With all these gifts we couldn’t help but feel even more grateful for this life than we ordinarily do, and it was in this milieu we recorded and shared two new songs, Roadside fruit and Love real high.
So this is where we’ve been in tangible, relational and creative senses. But all the while our critical faculties have been working too, noticing things around us that don’t speak of love, of being in service, of being cultured in care and connection. On a street level, for instance, shops selling alcohol are deemed essential services and are well open for business while children’s playgrounds are closed and desolate.
Here, what is allowed to be open is lucrative and immunity harming, while what the state has closed ordinarily brings well-being, learning and social warming. Why then is there a refusal to apply cost-benefit analysis to COVID debates? We have so many questions. What if natural immunity is really superior to vaccines (as reported in Science)? How exactly has the Australian government’s ‘culture of secrecy’ threatened democratic journalism, and what does this mean for this time? Why has the Therapeutic Goods Administration taken offline (since August 31) its Database of Adverse Event Notifications (DAEN), including numbers of deaths caused by Covid vaccines?
The below TGA screen grab was sent to us on August 16. It shows 462 deaths reported after taking the two Covid vaccines – Pfizer’s mRNA Comirnaty and AstraZeneca’s viral vector. So are these figures accurate? We’ve been trying to find out for a week but the TGA page is consistently unavailable, “being investigated as a priority” (as above). If these (below) figures are accurate, would this data even be allowed into the corporatised media today? With the Australian government’s growing culture of secrecy, their attack on journalists and whistleblowers, and a general state of compliance or muzzling in a fully corporatised health care industry, how can any of us possibly know what is true?
Furthermore, considering Big Pharma’s track record and a Federal Government bringing in even more extreme anti-democratic bills (signed off by Labor; opposed by the Greens) should we not be seriously suspicious of what is going on? Should we take a novel vaccine produced by known corporate criminals or look for cheap, no longer patented well-studied treatments in times of need? Should we take a novel vaccine just so we can participate in a vaccine economy? What has happened to the Left? Is there a Left left? Do we just continue to cancel comedians while the world burns?
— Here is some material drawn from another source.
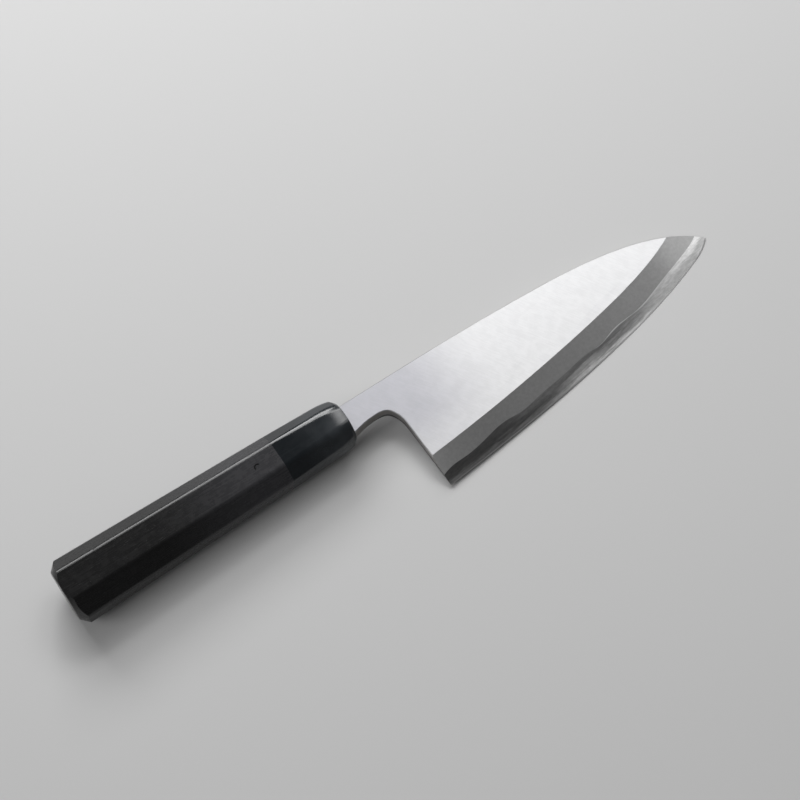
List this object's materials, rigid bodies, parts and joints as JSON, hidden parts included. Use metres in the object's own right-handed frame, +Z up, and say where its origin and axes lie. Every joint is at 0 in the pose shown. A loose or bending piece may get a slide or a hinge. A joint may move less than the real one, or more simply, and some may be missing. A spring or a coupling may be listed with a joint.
{
  "type": "deba knife",
  "caption": "Single-bevel deba kitchen knife: thick laminated blade with a wavy weld line, hollow ground back, and an octagonal ebony handle with a horn ferrule.",
  "frame": {"origin": "on the table, under the middle of the knife lying on its back", "axes": "+X from the handle toward the tip, +Y toward the spine, +Z up out of the bevelled face; the knife leans as it lies, on a corner of the ferrule and on the cutting edge"},
  "size_m": [0.2948, 0.0578, 0.0236],
  "materials": {
    "soft_iron": "satin",
    "hard_steel": "satin",
    "horn": "gloss",
    "ebony": "satin",
    "dowel_wood": "matte"
  },
  "bodies": {
    "root": {"blade_cladding": "soft_iron", "blade_edge_steel": "hard_steel", "ferrule": "horn", "handle_body": "ebony", "core_dowel": "dowel_wood"}
  },
  "joints": []
}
Arggh, so many notional questions. Time to get back to the real stuff.
Whales, rainbows,
rain clouds,
sacred country,
and community. While we couldn’t gather or labour with our neighbours directly in Warrnambool, we could still converse in chanced upon public outings, connect and consult digitally and help plant neighbourhood food for the future. Blackwood made useful mulch from a near silent shredder (something we’d never heard of),
Blue Wren and Magpie planted out deciduous and citrus fruit trees,
on common,
unceded land.
While in Warrnambool we were asked to speak on 3WAY community radio. This is our yarn with presenter Gillian Blair, which centred on child-led learning, fermentation, de-monetisation and going off the (corporate-industrial) grid.
So that’s where we’ve been, Dear Reader. That’s what’s been riling us and what’s been grounding us. Of course we can stay in the sickness of the news – the sadness, fear, grief, division, tears and silencing of alternative narratives – but we can also celebrate the utter gift of life we have been given.
Singing and dancing, gardening and playing, loving and connecting do not counter or cancel the sadness, grief and anger we are feeling, rather these former things bring balance and hope to the latter. Asking questions doesn’t mean we have worthy answers to share, rather it means we’re in a process of adding societal substance to the complexity of now, while refusing to seek out reductive political narratives – them/us; right/wrong; pro/anti.
We hope you too are finding balance, laughter and a little dose of Zappa each day.